### What is required
Identify the lines bearing the string "picture" and gather them.

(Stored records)

Start

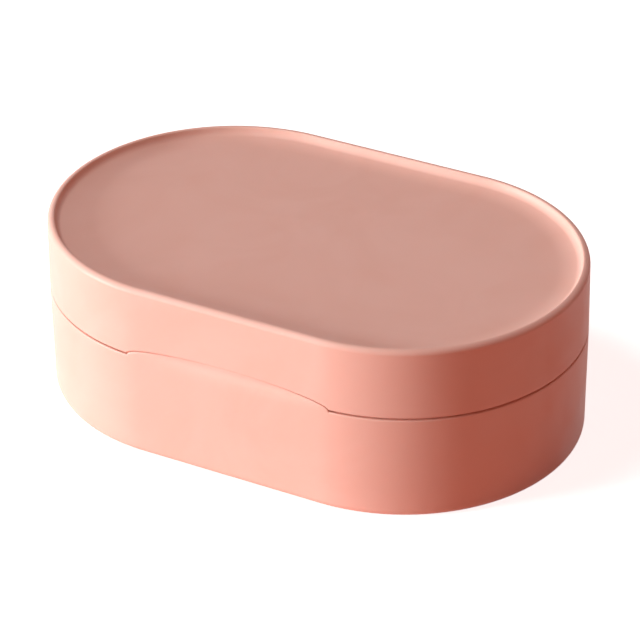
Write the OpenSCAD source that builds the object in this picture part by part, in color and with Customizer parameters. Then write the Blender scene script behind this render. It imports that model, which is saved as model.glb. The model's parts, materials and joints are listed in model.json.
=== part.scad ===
// Travel soap box: an oblong case with round ends, a hinged lid with a dished top,
// a thumb scoop at the front, a lift-out drain tray and a silicone seal.
// Millimetres. The box stands on Z = 0, its length lies along X and its front faces -Y.

/* [Body] */
// Length of the closed box over its round ends
box_l = 123; // [110:1:140]
// Width of the closed box, front to back, which is also twice the radius of its ends
box_w = 80; // [72:1:90]
// Height of the closed box
box_h = 41; // [38:0.5:50]
// Height of the seam between base and lid
seam_z = 24.6; // [22:0.2:27]
// Thickness of the side walls where skirt and tongue lap
wall = 3.4; // [3.2:0.1:4]
// Thickness of the floor of the base
floor_t = 2.4; // [1.8:0.1:3]
// How much narrower the outline gets from the seam to the floor and to the top, on each side
draft = 0.2; // [0:0.05:0.5]
// Radius of the outer bottom edge
bottom_r = 1.8; // [1:0.1:2.4]
// Radius inside the base between wall and floor
floor_r = 3; // [1.5:0.5:4]

/* [Underside] */
// Depth of the recess in the underside
foot_h = 0.6; // [0.4:0.1:0.9]
// Width of the ring that the box stands on
foot_w = 6; // [4:0.5:8]
// Radius of the flat pad in the middle of the recess
pad_r = 12; // [8:1:16]

/* [Lap joint] */
// Thickness of the lid's skirt at the seam
skirt_t = 1.6; // [1.4:0.1:1.8]
// Clearance between skirt and tongue
lap_gap = 0.2; // [0.15:0.05:0.3]
// Height of the tongue above the seam
tongue_h = 4; // [3.6:0.2:5]
// How far the lid's lower edge stays above the seam
seam_gap = 0.2; // [0.1:0.05:0.3]
// How far the base's ledge stays below the seam
ledge_gap = 0.2; // [0:0.05:0.3]
// Rounding of the edges along the seam
seam_r = 0.3; // [0.1:0.05:0.4]

/* [Lid top] */
// Thickness of the lid's top under the dish
top_t = 2; // [1.6:0.1:2.6]
// Depth of the dish in the top
dish_h = 2.2; // [1.8:0.1:3]
// Width of the flat on the rim's crest
rim_w = 0.1; // [0.05:0.05:0.5]
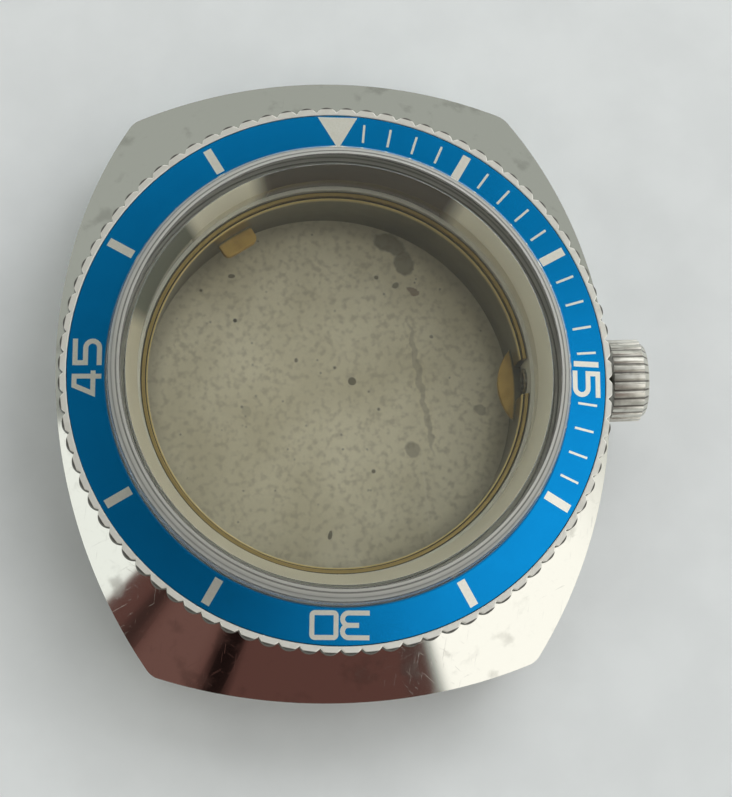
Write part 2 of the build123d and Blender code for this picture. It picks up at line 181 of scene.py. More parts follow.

End

### Task output
Write the OpenSCAD source that builds the object in this picture part by part, in color and with Customizer parameters. Then write the Blender scene script behind this render. It imports that model, which is saved as model.glb. The model's parts, materials and joints are listed in model.json.
Write part 2 of the build123d and Blender code for this picture. It picks up at line 181 of scene.py. More parts follow.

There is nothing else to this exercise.